İlk çağlardan
beri, insanın kaleme sarıldığından itibaren; edebiyat, fen ve ilmin her
türünde, kısaca her mevzu ve her konuda, her dilde, insanın yazdığı eser ve
kitapların hepsini göz önüne getirecek olursak; sayısız kitap dağları meydana
gelir, oluşur. Bırakın saymayı, sayfalarını çevirmeye bile, insan ömrü
yetmez.
Fizik, kimya,
matematik, biyoloji, astronomi gibi fen ve bilim sahalarında; edebiyat,
ilâhiyat, sosyoloji, felsefe ve din gibi sosyal alanlarda; göğe doğru yine
kitap dağları yükselir!
Hele roman,
hikâye, şiir, makale, seyahat ve gezi kitaplarının sayıları da, dağlar gibi
yığınlar oluşturur.
Edebiyat, fen ve
sosyal sâhada ve daha birçok alanda; bütün lisan ve dillerde yazılan eser ve
kitaplar; sadece otuz kadar harflerden ibarettir.
A, B, C; Elif, Be,
Ce; Ey, Bi, Si ve bunlar gibi sıralayabileceğimiz tüm alfabeler; hemen hemen
otuz kadar harflerden meydana gelmiştir.
Evet evet, her
dilin alfabesini teşkil edenlerin hepsi de, aynı harflerin özel konumlarıyla,
mensup oldukları dilin emrinde ve kullanımındadır.
Harflerden ise
kelimeler, kelimelerden cümleler, cümlelerden kitaplar yazılmış ve yazılmaktadır.
Aynı harflerle
müspet-menfi, güzel-çirkin, doğru-yanlış, ilmî / bilimsel, fennî, sosyal ve
edebî muhtevalı / içerikli kelime, söz ve cümlelerden müteşekkil / meydana
gelen eser ve kitaplar yazılmıştır ve yazılmaktadır.
Aynı harfler
kullanılarak dinî, gayri dinî, medh ü sena / övme, küfür ve yerme kelime ve
cümleleri kurulmuş ve kurulmaktadır.
Dikkat edersek,
tüm dünyanın Türkçe, Arapça, İngilizce, Fransızca, Almanca ve Çince ve bunlar
gibi, bütün lisan ve dillerinde yer alan kelime ve sözler, kurulan hoş ve
çirkin, doğru ve yanlış, mânâlı ve mânâsız, anlamlı ve anlamsız sözler; yine bu
30 kadar harflerin kullanılmasıyla meydana getirilmiş olan kelime, söz, cümle
ve tümcelerden oluşmuş ve oluşturulmaktadır.
Her dildeki tüm
kitaplarda geçen kelime, söz ve cümleler 30 kadar harf kullanılarak ortaya
konmuştur.
Harflerin menşe ve
kaynağı ise, noktadır.
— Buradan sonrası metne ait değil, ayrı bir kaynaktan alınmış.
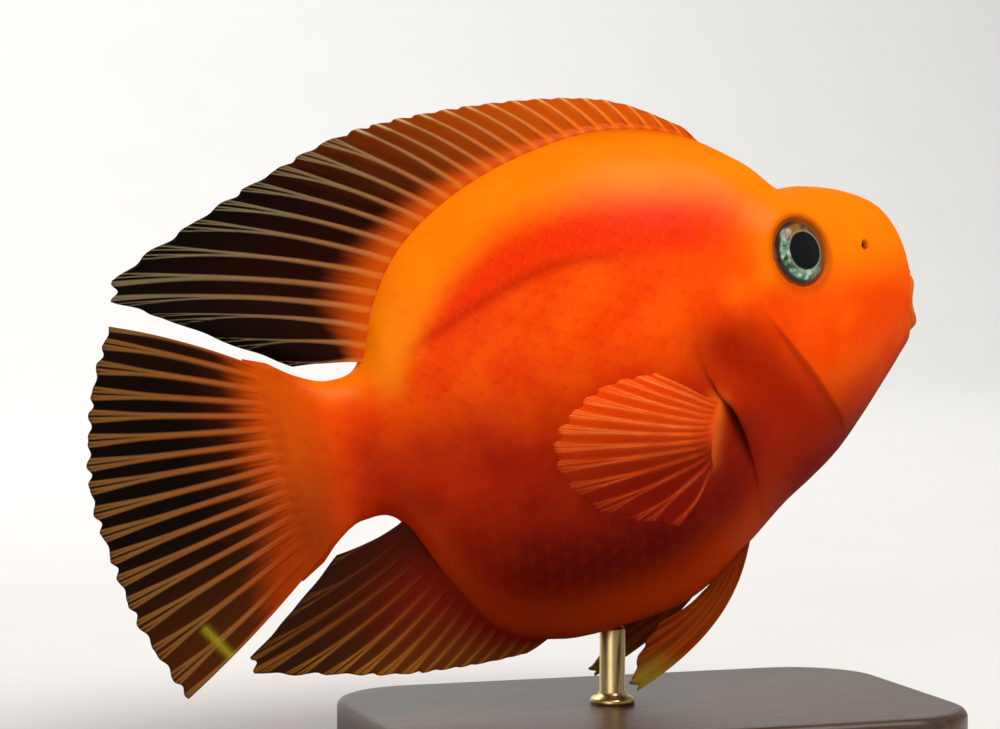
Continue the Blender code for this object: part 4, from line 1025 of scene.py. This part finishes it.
def caudal_material():
    """Flesh over the roots, then brown rays on a dark membrane, browner at the lower edge."""
    paint, streaks, joints = fin_paint("caudal_paint")
    reach = paint.plus("edge", -0.22, paint.plus(streaks, 0.20, "out"))
    bare = paint.step(0.12, 0.42, reach)
    web = paint.mix((0.040, 0.006, 0.001), (0.004, 0.002, 0.001), paint.step(0.15, 0.55, "out"))
    web = paint.mix(web, (0.075, 0.016, 0.002), paint.times("edge", 0.8))
    ray = paint.mix((0.42, 0.065, 0.004), (0.17, 0.070, 0.016), paint.step(0.15, 0.85, "out"))
    ray = paint.mix(ray, paint.mix((0.10, 0.025, 0.004), (0.34, 0.15, 0.04), streaks), 0.4)
    paint.colour = paint.mix(web, ray, paint.step(0.22, 1.0, "glow"))
    paint.over(tail_flesh(paint), paint.less(1.0, bare))
    paint.over((0.28, 0.24, 0.010), "patch", 0.85)
    paint.over((0.03, 0.01, 0.005), paint.step(0.40, 0.55, joints), "glow", bare, 0.16)
    return finish_fin(paint, streaks, joints)


def anal_material():
    """Dark red, with rays that turn brown outwards and a dark rear."""
    paint, streaks, joints = fin_paint("anal_paint")
    margin = paint.mix((0.12, 0.026, 0.002), (0.020, 0.006, 0.002), paint.step(0.40, 0.80, "place"))
    web = paint.mix((0.12, 0.008, 0.001), margin, paint.step(0.1, 0.9, "out"))
    ray = paint.mix((0.22, 0.020, 0.002), (0.38, 0.135, 0.014), paint.step(0.25, 1.0, "out"))
    ray = paint.mix(ray, paint.mix((0.06, 0.012, 0.002), (0.30, 0.12, 0.02), streaks), 0.35)
    paint.colour = paint.mix(web, ray, "glow")
    paint.over((0.17, 0.006, 0.001), paint.fade(0.0, 0.40, "out"))
    paint.over((0.026, 0.006, 0.002), paint.step(0.62, 0.95, "place"), 0.75)
    return finish_fin(paint, streaks, joints)


def pectoral_material():
    """Half clear, so that the flank shows through; bright above with painted highlights on the rays, and
    dark red below as painted shade.
    """
    paint, streaks, joints = fin_paint("pectoral_paint", 0.35)
    # painted shade over the lower part of the fin
    low = paint.step(0.30, 0.85, "place")
    web = paint.mix((0.95, 0.075, 0.002), (0.20, 0.007, 0.001), low)
    # painted highlights along the rays, paler in streaks; the lower rays get the painted shade
    ray = paint.mix((0.95, 0.090, 0.004), (1.0, 0.24, 0.045), paint.step(0.3, 0.7, streaks))
    ray = paint.mix(ray, (0.34, 0.016, 0.001), paint.times(low, 0.85))
    paint.colour = paint.mix(web, ray, paint.times("glow", paint.step(-0.10, 0.60, "out")))
    bright = paint.step(0.42, 0.70, paint.noise(9.0, 2.0))
    alpha = paint.plus("glow", paint.plus(bright, 0.34, 0.20), 0.42)
    alpha = paint.math("MAXIMUM", alpha, paint.fade(0.02, 0.22, "out"))
    return finish_fin(paint, streaks, joints, Alpha=alpha)


def pelvic_material():
    """Deep orange red, with a yellow-green tip on the front rays."""
    paint, streaks, joints = fin_paint("pelvic_paint")
    web = paint.mix((0.20, 0.024, 0.001), (0.11, 0.010, 0.001), "out")
    ray = paint.mix((0.20, 0.022, 0.001), (0.22, 0.040, 0.002), streaks)
    paint.colour = paint.mix(web, ray, "glow")
    tip = paint.step(0.74, 1.02, paint.plus(streaks, 0.12, "out"))
    paint.over((0.20, 0.15, 0.012), tip, paint.fade(0.30, 0.62, "place"), 0.8)
    return finish_fin(paint, streaks, joints)


def tail_marks(values, middle):
    """The tail fin's yellow-green patch, the height of its points, and its browner edges."""
    patch = bell(segment_distance(middle[..., :2], TAIL_PATCH)[0], 0.8)
    edge = np.maximum(0.15 * bell(values["place"], 0.12), bell(values["place"] - 1.0, 0.20))
    return {"patch": patch, "high": smooth(-12.0, 10.0, middle[..., 1]), "edge": edge}


def make_fins():
    dorsal = unpaired(DORSAL_MARGIN, RIDGE, *DORSAL_ROOT, DORSAL_SPINES, DORSAL_SOFT, DORSAL_SWAY)
    look = {"grid": (22, 44), "scallop": 0.022, "sink": 1.0, "foot": 1.0, "broad": 1.25}
    make_fin("dorsal_sail", "dorsal_fin", dorsal, dorsal_material(), **look)
    anal = unpaired(ANAL_MARGIN, KEEL, *ANAL_ROOT, ANAL_SPINES, ANAL_SOFT, ANAL_SWAY)
    make_fin("anal_sail", "anal_fin", anal, anal_material(), grid=(20, 36), scallop=0.022, sink=1.0)
    look = {"grid": (24, 48), "scallop": 0.018, "sink": 2.5, "foot": 1.2, "broad": 1.2}
    make_fin("tail_fan", "caudal_fin", caudal_rays(), caudal_material(), marks=tail_marks, **look)
    paddle, vane = pectoral_material(), pelvic_material()
    for suffix, out in (("_right", -1.0), ("_left", 1.0)):
        make_fin("pectoral_paddle" + suffix, "pectoral_fin" + suffix, pectoral_rays(out), paddle, foot=1.1)
        make_fin("pelvic_vane" + suffix, "pelvic_fin" + suffix, pelvic_rays(out), vane)


# Stand

def walnut():
    paint = Paint("walnut", Specular_IOR_Level=0.4, Coat_Weight=0.2, Coat_Roughness=0.25)
    rings = paint.noise(5.0, 5.0, paint.place((0.10, 1.0, 1.0)), 0.6)
    bands = paint.math("PINGPONG", paint.math("FRACT", paint.times(rings, 7.0)), 0.5)
    fibre = paint.noise(0.5, 4.0, paint.place((0.05, 1.0, 1.0)), 0.7)
    paint.colour = paint.mix((0.040, 0.017, 0.008), (0.115, 0.052, 0.024), bands)
    paint.over((0.018, 0.008, 0.004), paint.step(0.5, 0.75, fibre), 0.7)
    return paint.finish(Roughness=paint.plus(fibre, 0.2, 0.32), Normal=paint.bump(fibre, 0.06, 0.5))


def brass():
    paint = Paint("brass", Metallic=1.0)
    lines = paint.noise(0.35, 3.0, paint.place((1.0, 1.0, 0.02)), 0.6)
    paint.colour = paint.mix((0.62, 0.43, 0.16), (0.78, 0.60, 0.28), lines)
    paint.over((0.36, 0.24, 0.10), paint.step(0.5, 0.8, paint.noise(7.0, 3.0)), 0.5)
    return paint.finish(Roughness=paint.plus(lines, 0.2, 0.2), Normal=paint.bump(lines, 0.03, 0.4))


def lathed(name, node, outline, levels, material):
    """A closed body from one outline (columns, 2) in millimetres and levels of (scale in
    x, scale in y, height)."""
    rings = np.array([point(outline[:, 0] * sx, outline[:, 1] * sy, z) for sx, sy, z in levels]) * MM
    rows, columns = rings.shape[:2]
    faces = list(grid_faces(rows, columns, True))
    uv = [grid_uv(rows, columns, True) * 0.5]
    for first, way in ((0, -1), ((rows - 1) * columns, 1)):
        faces.append(tuple(first + k for k in range(columns))[::way])
        flat = outline / np.abs(outline).max() * 0.2 + (0.75, 0.25 if first else 0.75)
        uv.append(flat[::way])
    return piece(name, rings, faces, uv, {}, material, node, (node,))


def make_stand():
    angle = 2 * math.pi * (np.arange(BASE_SIDES) + 0.5) / BASE_SIDES
    x = np.copysign(BASE_LENGTH / 2 - BASE_CORNER, np.cos(angle)) + BASE_CORNER * np.cos(angle)
    y = np.copysign(BASE_WIDTH / 2 - BASE_CORNER, np.sin(angle)) + BASE_CORNER * np.sin(angle)
    levels = [(1 - 2 * inset / BASE_LENGTH, 1 - 2 * inset / BASE_WIDTH, z) for inset, z in BASE_EDGE]
    base = lathed("plinth", "stand_base", np.stack((x, y), -1), levels, walnut())
    base.data.transform(Matrix.Translation((BASE_AHEAD * MM, 0.0, 0.0)))
    for face in base.data.polygons:
        face.use_smooth = abs(face.normal.z) < 0.99
    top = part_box("stand_rod")[1].z / MM - 0.35
    turn = 2 * math.pi * np.arange(ROD_SIDES) / ROD_SIDES
    circle = np.stack((np.cos(turn), np.sin(turn)), -1) * ROD_RADIUS
    levels = [(wide, wide, z) for wide, z in ROD_FOOT + [(1.0, top - 0.5), (0.9, top), (0.6, top + 0.3)]]
    lathed("rod", "stand_rod", circle, levels, brass())


# Studio

def make_floor():
    """A pale floor that sweeps up behind, far from the model."""
    turn = np.linspace(0.0, math.pi / 2, 24)
    sweep = [(1.1 + 0.9 * math.sin(a), 0.9 - 0.9 * math.cos(a)) for a in turn]
    rows = [(-FLOOR_REACH, 0.0), *sweep, (2.0, 3.2)]
    points = [(x, y, z) for y, z in rows for x in (-FLOOR_REACH, FLOOR_REACH)]
    mesh = bpy.data.meshes.new("floor")
    mesh.from_pydata(points, [], grid_faces(len(rows), 2, False).tolist())
    mesh.polygons.foreach_set("use_smooth", np.ones(len(mesh.polygons), bool))
    paint = Paint("floor_paint", Roughness=0.75, Specular_IOR_Level=0.2)
    paint.colour = paint.mix((0.76, 0.75, 0.735), (0.79, 0.78, 0.765), paint.noise(60.0, 3.0))
    mesh.materials.append(paint.finish())
    floor = add_object("floor", mesh)


def look_at(thing, at, aim):
    thing.location = at
    thing.rotation_euler = (Vector(aim) - Vector(at)).to_track_quat("-Z", "Y").to_euler()


def make_light(name, at, aim, size, power, colour):
    data = bpy.data.lights.new(name, "AREA")
    data.shape, data.size, data.energy, data.color = "DISK", size, power, colour
    look_at(add_object(name, data), at, aim)


def make_studio():
    middle = (0.0, 0.0, 0.07)
    make_light("key", (0.25, -0.55, 1.0), middle, 0.6, 10.5, (1.0, 0.97, 0.93))
    make_light("fill", (-0.7, -0.9, 0.35), middle, 0.8, 2.4, (0.96, 0.97, 1.0))
    make_light("rim", (-0.4, 0.8, 0.8), middle, 0.5, 2.5, (1.0, 0.98, 0.95))
    make_light("backdrop", (0.0, 0.75, 1.5), (0.0, 2.0, 0.7), 1.0, 22.0, (1.0, 0.99, 0.97))
    world = bpy.data.worlds.new("studio")
    world.use_nodes = True
    sky = world.node_tree.nodes["Background"]
    sky.inputs["Color"].default_value = (0.95, 0.97, 1.0, 1.0)
    sky.inputs["Strength"].default_value = 0.30
    bpy.context.scene.world = world
    bpy.context.scene.view_settings.view_transform = "Standard"


def make_camera():
    """At the photo's viewing angle: a little ahead of the fish's right side, level."""
    data = bpy.data.cameras.new("camera")
    data.lens, data.sensor_width = LENS, SENSOR_WIDTH
    camera = add_object("camera", data)
    look_at(camera, (MOUTH_AT + CAMERA_FROM_MOUTH) * MM, (MOUTH_AT + AIM_FROM_MOUTH) * MM)
    bpy.context.scene.camera = camera


make_skin()
glass = eye_material()
make_eye(True, glass)
make_eye(False, glass)
make_fins()
make_stand()
make_floor()
make_studio()
make_camera()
Harfler noktanın şu veya bu şekilde harekete
geçirilmesiyle ortaya çıkmıştır diyebilir.
Böylece, şu
hakikatin de farkına varırız:
“Her şey bir
şeyden meydana getirilmiştir.” Bir şey de her şeyden.
Kâinat / evren de
büyük bir kitap hükmündedir.
Kâinatın büyük
kitabı içinde ise, küçük kitap ve kitapçıklar hükmünde olan; madenler,
bitkiler, hayvanlar ve insanlar olarak yazılmış; küçük, küçücük kitapçıklar yer
almaktadır.
İnsanların
yazdıkları kitapların harfleri olduğu gibi, kâinat kitabının da atom ve
zerreler denen harfleri vardır.
Kitaplar için
insanlar, harfleri kullandıkları gibi, büyük evren kitabı ve içindeki küçük
kâinat kitapçıklarının harfleri olarak Yüce Allah da, atom ve zerreleri
kullanmaktadır.
Tabii “Kün.” /
“Ol.” emriyle.
X
Çünkü Allah:
“Bir şeyden her
şeyi yapar. Hem her şeyden bir şey yapar.
Evet, bir içilen
sudan, hesapsız âza (uzuv) ve cihazat – ı hayvaniyeyi (hayvanın uzuvlarını)
yapar.
Hem ekl edilen
(yenen) bütün muhtelif (çeşitli) et’imeden (taamlardan),
Hayvanî olsun,
nebatî (bitkisel) olsun,
Bir cism-i has ve
belki bir cild-i mahsus belki bir cihaz-ı basit yapar.
Evet, sen de aklın
varsa anlarsın ki, bir şeyden her şeyi yapmak
Ve her şeyden bir
şey yapmak her şeyin Sâniine (sanatkârca yaratan Allah’a) has
Ve Halık-ı Külli
Şeye (her şeyin yaratıcısına) mahsus bir sikke (damga)dır.”